DATE:   October 25, 2010

SUBJECT:   New Business Acquisition

Pursuant to your request, we have researched some of the issues with our new acquisition including researching the reporting requirements for defined contribution benefit plans, defined contribution plans, in addition to other post retirement plans and what must be done to eliminate the two segments in our new acquisition according to the Financial Accounting Standards Board (FASB).

Defined Contribution Plan: In a defined contribution plan, fixed contributions are paid into an individual account by employees and employers. [1] With the defined contribution plan, the employee promises to contribute a certain amount into the plan each period from the employee’s salary and then the employer contributes a portion, which sometimes could match the employee’s contribution.   But, there is no promise made concerning the ultimate benefits to be paid.   These are your typical 401(k) plans.
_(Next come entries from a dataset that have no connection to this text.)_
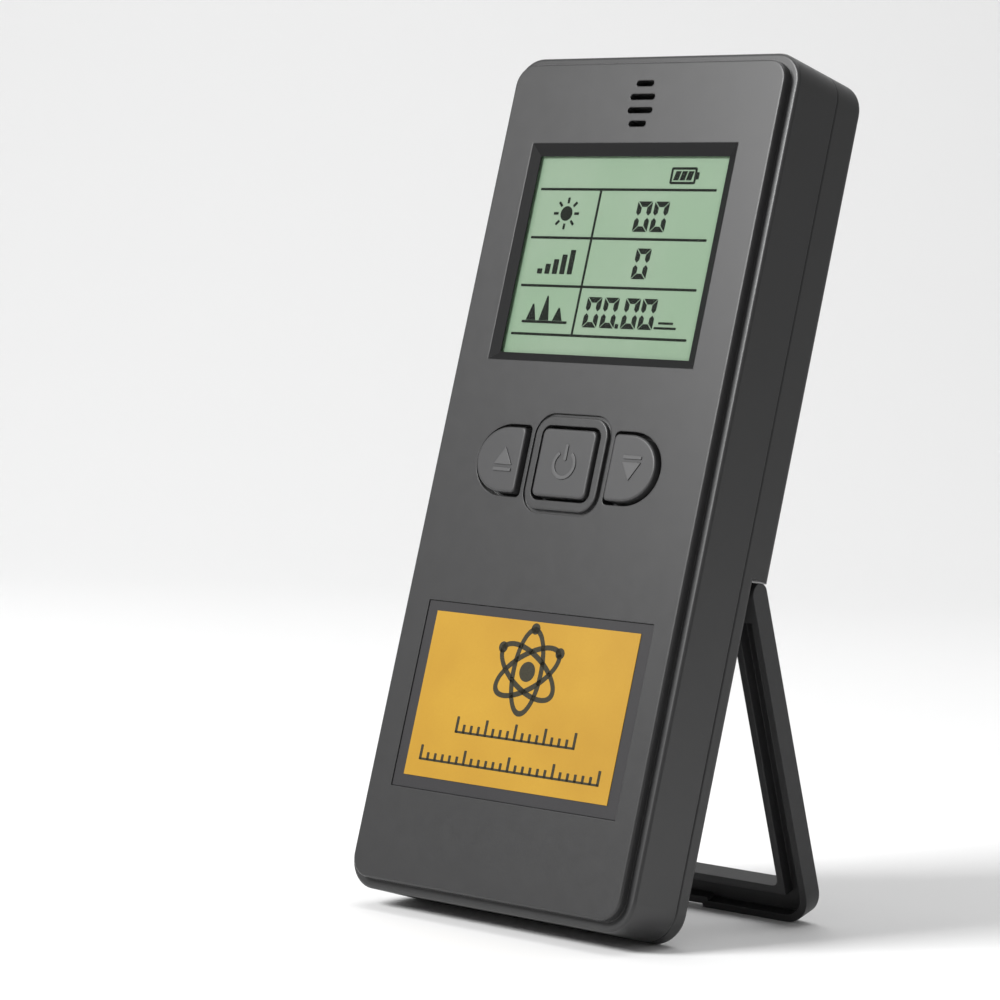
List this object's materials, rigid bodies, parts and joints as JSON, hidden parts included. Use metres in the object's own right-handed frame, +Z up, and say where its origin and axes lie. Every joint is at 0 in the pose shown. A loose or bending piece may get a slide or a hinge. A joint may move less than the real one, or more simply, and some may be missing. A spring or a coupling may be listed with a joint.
{
  "type": "geiger counter",
  "caption": "Slim handheld radiation meter with a display window, keys, a label panel and a fold-out bail that props it leaning back.",
  "frame": {"origin": "on the surface it stands on, in the middle of the standing object's width and depth", "axes": "+Z up, front panel facing -Y and leaning back, +X to the right seen from the front"},
  "size_m": [0.0556, 0.0484, 0.1287],
  "materials": {
    "shell": "fine satin moulded texture",
    "stand": "satin moulded",
    "window": "clear polished",
    "display": "reflective green panel with dark segments",
    "diffuser": "milky",
    "frame_plastic": "plain moulded",
    "strip_rubber": "smooth silicone with a dark conducting core",
    "film": "thin matt film",
    "label": "printed and laminated",
    "mesh_cloth": "fine woven dust mesh",
    "keys": "satin moulded",
    "plunger": "plain moulded",
    "switch_body": "stamped cover",
    "board": "green solder mask",
    "buzzer_shell": "moulded",
    "tube_glass": "dark coated glass",
    "tube_metal": "nickel plated",
    "clip_metal": "sprung sheet",
    "coil_tape": "yellow tape",
    "capacitor_sleeve": "shrunk sleeve",
    "chip_plastic": "moulded epoxy",
    "cell": "printed wrap",
    "contact_metal": "nickel plated spring steel",
    "screw_steel": "dark zinc"
  },
  "bodies": {
    "case": {"backlight_panel": "diffuser", "battery_cells": "cell", "board_chips": "chip_plastic", "board_screws": "screw_steel", "buzzer": "buzzer_shell", "case_screws": "screw_steel", "cell_contacts": "contact_metal", "cell_springs": "contact_metal", "circuit_board": "board", "connector_strips": "strip_rubber", "display_frame": "frame_plastic", "display_glass": "display", "display_window": "window", "front_shell": "shell", "geiger_tube": "tube_glass", "label_film": "film", "label_panel": "label", "light_sensor": "chip_plastic", "rear_shell": "shell", "sensor_window": "window", "sound_mesh": "mesh_cloth", "storage_capacitor": "capacitor_sleeve", "tact_switches": "switch_body", "tube_caps": "tube_metal", "tube_clips": "clip_metal", "voltage_coil": "coil_tape"},
    "kickstand": {"kickstand": "stand"},
    "up_key": {"up_key": "keys", "up_plunger": "plunger"},
    "power_key": {"power_key": "keys", "power_plunger": "plunger"},
    "down_key": {"down_key": "keys", "down_plunger": "plunger"},
    "battery_door": {"battery_door": "shell"}
  },
  "joints": [
    {"name": "kickstand_fold", "type": "hinge", "parent": "case", "child": "kickstand", "pos_m": [0, 0.00366, 0.0501], "axis": [-1, 0, 0], "range_deg": [0, 33.2]},
    {"name": "up_key_press", "type": "slide", "parent": "case", "child": "up_key", "axis": [0, 0.9688, -0.2477], "range_m": [0, 0.0006], "stiffness_N_per_m": 1200, "springref_m": -0.0003},
    {"name": "power_key_press", "type": "slide", "parent": "case", "child": "power_key", "axis": [0, 0.9688, -0.2477], "range_m": [0, 0.0006], "stiffness_N_per_m": 1200, "springref_m": -0.0003},
    {"name": "down_key_press", "type": "slide", "parent": "case", "child": "down_key", "axis": [0, 0.9688, -0.2477], "range_m": [0, 0.0006], "stiffness_N_per_m": 1200, "springref_m": -0.0003},
    {"name": "battery_door_lift", "type": "slide", "parent": "case", "child": "battery_door", "axis": [0, 0.9688, -0.2477], "range_m": [0, 0.014]}
  ]
}
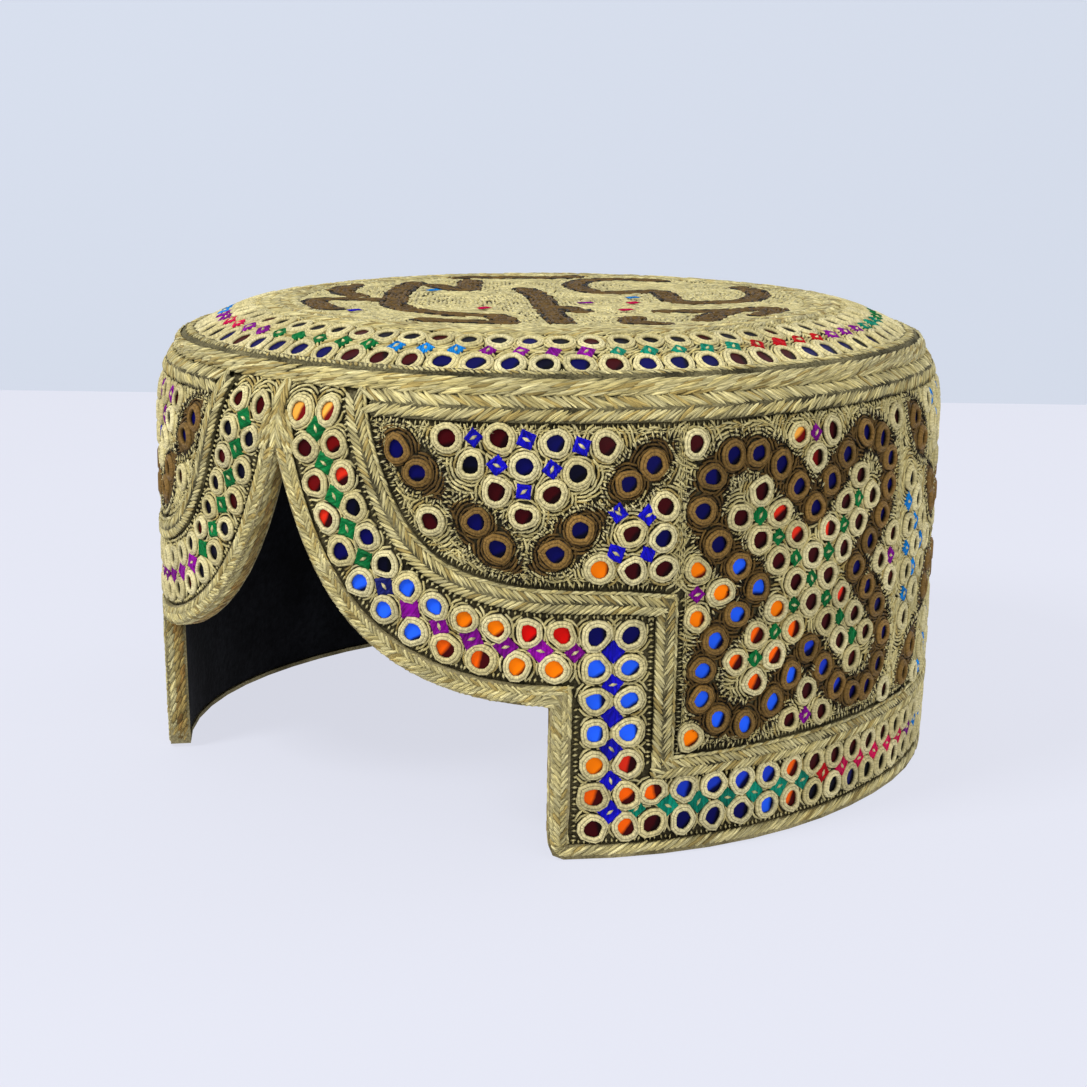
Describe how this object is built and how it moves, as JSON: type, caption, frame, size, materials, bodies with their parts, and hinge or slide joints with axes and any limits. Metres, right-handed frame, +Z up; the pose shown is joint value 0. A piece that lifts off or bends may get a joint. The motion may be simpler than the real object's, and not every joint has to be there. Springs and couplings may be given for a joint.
{
  "type": "sindhi cap",
  "caption": "Stiff embroidered oval cap with a flat top, a rounded shoulder and an upright wall, cut away at the front in a pointed arch with a square step at each side.",
  "frame": {"origin": "on the surface the cap stands on, below the middle of its plan", "axes": "+Z up, -Y towards the open front, +X towards the wearer's left side"},
  "size_m": [0.182, 0.1917, 0.1085],
  "materials": {
    "gold_thread": "pale gold silky thread, plaited and chain stitched",
    "gold_ground": "pale gold thread couched in flowing lines over a dark olive cloth",
    "brown_thread": "brown thread laid side by side",
    "silk_thread": "bright silk stars in green, blue, purple and crimson",
    "black_lining": "plain black velvet lining",
    "mirror_field": "small foil mirrors held by gold thread rings on an embroidered ground",
    "foil_mirror": "small coloured foil mirror"
  },
  "bodies": {
    "root": {"side_band": "gold_ground", "side_lining": "black_lining", "crown_shoulder": "gold_ground", "crown_top": "gold_ground", "crown_lining": "black_lining", "edge_binding": "gold_thread", "crown_welt": "gold_thread", "upper_braid": "gold_thread", "frame_braid": "gold_thread", "top_braid": "gold_thread", "right_flap_mirrors": "mirror_field", "left_flap_mirrors": "mirror_field"}
  },
  "joints": []
}
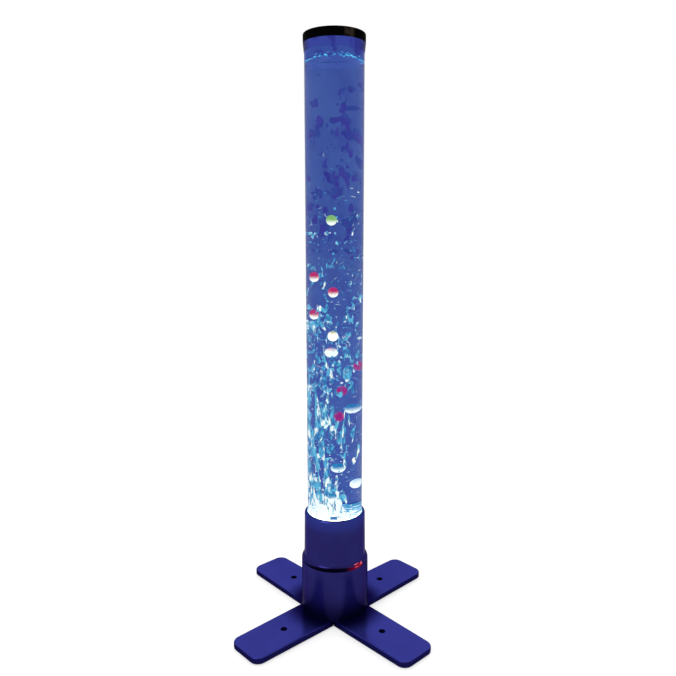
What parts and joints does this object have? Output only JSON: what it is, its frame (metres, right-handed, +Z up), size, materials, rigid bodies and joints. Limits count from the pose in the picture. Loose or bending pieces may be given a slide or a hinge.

The employee generally has control over the investment decisions but the plan sponsor retains responsibility over investment of the plan assets.   They determine the selection of the administrative providers. With the defined contribution plan, the risk for future benefits is the employee’s and the employer’s only expense is the promised contribution to the pension plan.   With this type of plan the employer’s financial statements should disclose the plan exists, who is covered, the basis for determining the contributions, and anything that may affect the comparability from period to period.   The defined benefit contribution plan accounting portion is fairly simple. [2]

Defined Benefit Plan: According to FASB codification 715-20-50 all employers that sponsor defined benefit plan are required to report the changes in net funded assets whereby overfunding is reported as pension asset and underfunding is recognized as pension liability. Since...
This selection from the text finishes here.